* **What the task asks**:
Your task is to give the data again, exactly, with every line intact.
========================================================================
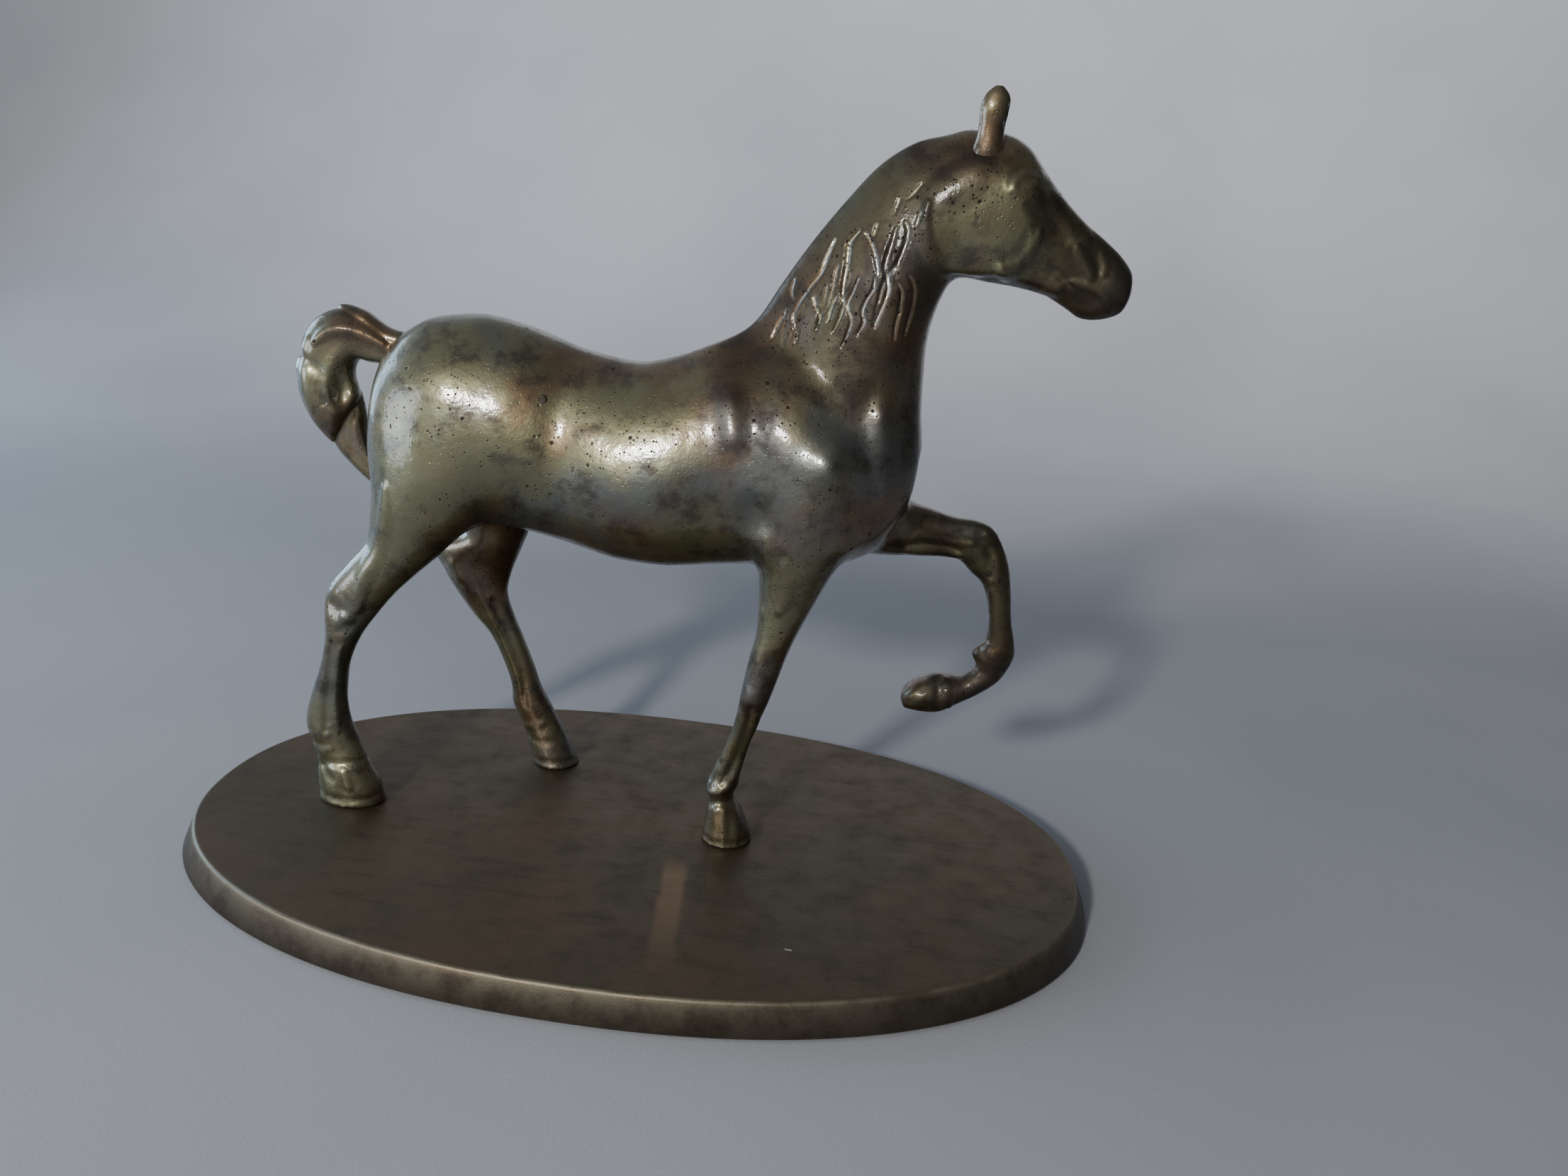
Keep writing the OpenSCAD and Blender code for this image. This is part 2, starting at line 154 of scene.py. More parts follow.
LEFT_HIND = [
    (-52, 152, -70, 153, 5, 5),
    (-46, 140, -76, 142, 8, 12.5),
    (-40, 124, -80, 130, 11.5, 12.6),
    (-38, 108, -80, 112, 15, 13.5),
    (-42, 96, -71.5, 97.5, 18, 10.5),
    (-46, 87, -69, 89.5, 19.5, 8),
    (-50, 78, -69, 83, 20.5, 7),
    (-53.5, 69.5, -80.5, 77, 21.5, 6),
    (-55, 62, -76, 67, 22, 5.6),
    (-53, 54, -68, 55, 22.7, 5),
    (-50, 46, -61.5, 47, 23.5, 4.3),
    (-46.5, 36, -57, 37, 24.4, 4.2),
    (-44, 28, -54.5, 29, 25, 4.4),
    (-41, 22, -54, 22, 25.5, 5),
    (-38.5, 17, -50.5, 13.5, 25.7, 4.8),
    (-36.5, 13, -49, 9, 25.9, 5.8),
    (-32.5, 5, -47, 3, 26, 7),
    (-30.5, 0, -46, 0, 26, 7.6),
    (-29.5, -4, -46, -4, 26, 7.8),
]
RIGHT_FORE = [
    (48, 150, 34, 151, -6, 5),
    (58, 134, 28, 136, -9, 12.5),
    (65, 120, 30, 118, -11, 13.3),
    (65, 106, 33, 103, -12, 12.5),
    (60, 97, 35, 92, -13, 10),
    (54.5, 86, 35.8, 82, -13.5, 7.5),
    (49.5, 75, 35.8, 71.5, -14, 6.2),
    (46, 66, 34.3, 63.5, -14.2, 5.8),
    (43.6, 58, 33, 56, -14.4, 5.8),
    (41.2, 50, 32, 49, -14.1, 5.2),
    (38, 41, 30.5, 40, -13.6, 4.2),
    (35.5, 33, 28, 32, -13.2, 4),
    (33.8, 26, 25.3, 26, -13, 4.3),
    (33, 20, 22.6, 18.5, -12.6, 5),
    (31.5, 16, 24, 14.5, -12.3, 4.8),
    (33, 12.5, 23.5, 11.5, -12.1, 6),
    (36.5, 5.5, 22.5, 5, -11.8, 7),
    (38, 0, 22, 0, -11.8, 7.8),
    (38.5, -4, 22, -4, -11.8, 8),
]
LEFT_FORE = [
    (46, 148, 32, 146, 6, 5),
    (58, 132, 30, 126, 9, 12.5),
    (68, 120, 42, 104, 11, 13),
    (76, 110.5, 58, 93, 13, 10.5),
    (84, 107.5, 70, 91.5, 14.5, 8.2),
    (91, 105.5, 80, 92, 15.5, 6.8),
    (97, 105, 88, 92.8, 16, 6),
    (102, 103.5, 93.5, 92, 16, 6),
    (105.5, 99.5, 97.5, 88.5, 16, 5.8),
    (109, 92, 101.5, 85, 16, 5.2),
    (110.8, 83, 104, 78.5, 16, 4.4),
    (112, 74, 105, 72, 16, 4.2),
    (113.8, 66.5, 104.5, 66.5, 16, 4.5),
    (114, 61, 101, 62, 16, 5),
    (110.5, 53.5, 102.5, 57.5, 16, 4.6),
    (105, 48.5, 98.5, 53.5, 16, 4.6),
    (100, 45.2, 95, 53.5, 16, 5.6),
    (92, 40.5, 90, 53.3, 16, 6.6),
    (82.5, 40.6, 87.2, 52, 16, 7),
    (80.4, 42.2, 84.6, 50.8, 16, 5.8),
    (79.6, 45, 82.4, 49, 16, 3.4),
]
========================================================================
* **Completed exercise**:
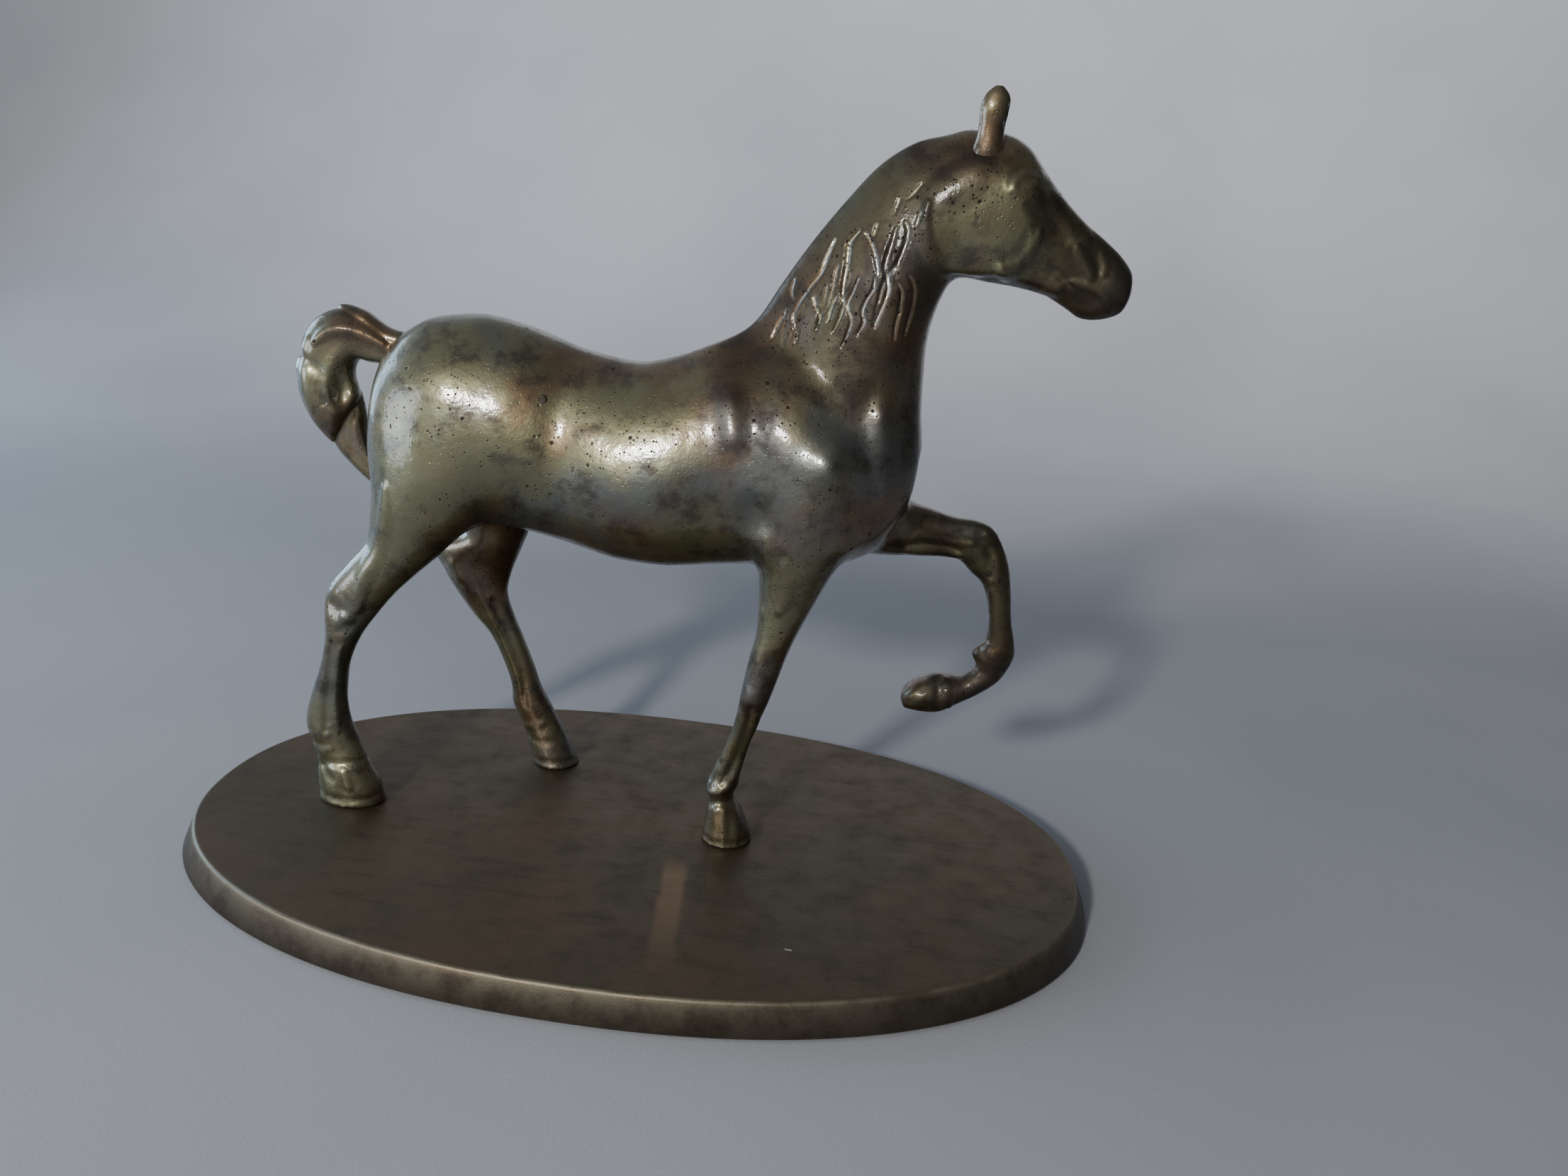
Keep writing the OpenSCAD and Blender code for this image. This is part 2, starting at line 154 of scene.py. More parts follow.
LEFT_HIND = [
    (-52, 152, -70, 153, 5, 5),
    (-46, 140, -76, 142, 8, 12.5),
    (-40, 124, -80, 130, 11.5, 12.6),
    (-38, 108, -80, 112, 15, 13.5),
    (-42, 96, -71.5, 97.5, 18, 10.5),
    (-46, 87, -69, 89.5, 19.5, 8),
    (-50, 78, -69, 83, 20.5, 7),
    (-53.5, 69.5, -80.5, 77, 21.5, 6),
    (-55, 62, -76, 67, 22, 5.6),
    (-53, 54, -68, 55, 22.7, 5),
    (-50, 46, -61.5, 47, 23.5, 4.3),
    (-46.5, 36, -57, 37, 24.4, 4.2),
    (-44, 28, -54.5, 29, 25, 4.4),
    (-41, 22, -54, 22, 25.5, 5),
    (-38.5, 17, -50.5, 13.5, 25.7, 4.8),
    (-36.5, 13, -49, 9, 25.9, 5.8),
    (-32.5, 5, -47, 3, 26, 7),
    (-30.5, 0, -46, 0, 26, 7.6),
    (-29.5, -4, -46, -4, 26, 7.8),
]
RIGHT_FORE = [
    (48, 150, 34, 151, -6, 5),
    (58, 134, 28, 136, -9, 12.5),
    (65, 120, 30, 118, -11, 13.3),
    (65, 106, 33, 103, -12, 12.5),
    (60, 97, 35, 92, -13, 10),
    (54.5, 86, 35.8, 82, -13.5, 7.5),
    (49.5, 75, 35.8, 71.5, -14, 6.2),
    (46, 66, 34.3, 63.5, -14.2, 5.8),
    (43.6, 58, 33, 56, -14.4, 5.8),
    (41.2, 50, 32, 49, -14.1, 5.2),
    (38, 41, 30.5, 40, -13.6, 4.2),
    (35.5, 33, 28, 32, -13.2, 4),
    (33.8, 26, 25.3, 26, -13, 4.3),
    (33, 20, 22.6, 18.5, -12.6, 5),
    (31.5, 16, 24, 14.5, -12.3, 4.8),
    (33, 12.5, 23.5, 11.5, -12.1, 6),
    (36.5, 5.5, 22.5, 5, -11.8, 7),
    (38, 0, 22, 0, -11.8, 7.8),
    (38.5, -4, 22, -4, -11.8, 8),
]
LEFT_FORE = [
    (46, 148, 32, 146, 6, 5),
    (58, 132, 30, 126, 9, 12.5),
    (68, 120, 42, 104, 11, 13),
    (76, 110.5, 58, 93, 13, 10.5),
    (84, 107.5, 70, 91.5, 14.5, 8.2),
    (91, 105.5, 80, 92, 15.5, 6.8),
    (97, 105, 88, 92.8, 16, 6),
    (102, 103.5, 93.5, 92, 16, 6),
    (105.5, 99.5, 97.5, 88.5, 16, 5.8),
    (109, 92, 101.5, 85, 16, 5.2),
    (110.8, 83, 104, 78.5, 16, 4.4),
    (112, 74, 105, 72, 16, 4.2),
    (113.8, 66.5, 104.5, 66.5, 16, 4.5),
    (114, 61, 101, 62, 16, 5),
    (110.5, 53.5, 102.5, 57.5, 16, 4.6),
    (105, 48.5, 98.5, 53.5, 16, 4.6),
    (100, 45.2, 95, 53.5, 16, 5.6),
    (92, 40.5, 90, 53.3, 16, 6.6),
    (82.5, 40.6, 87.2, 52, 16, 7),
    (80.4, 42.2, 84.6, 50.8, 16, 5.8),
    (79.6, 45, 82.4, 49, 16, 3.4),
]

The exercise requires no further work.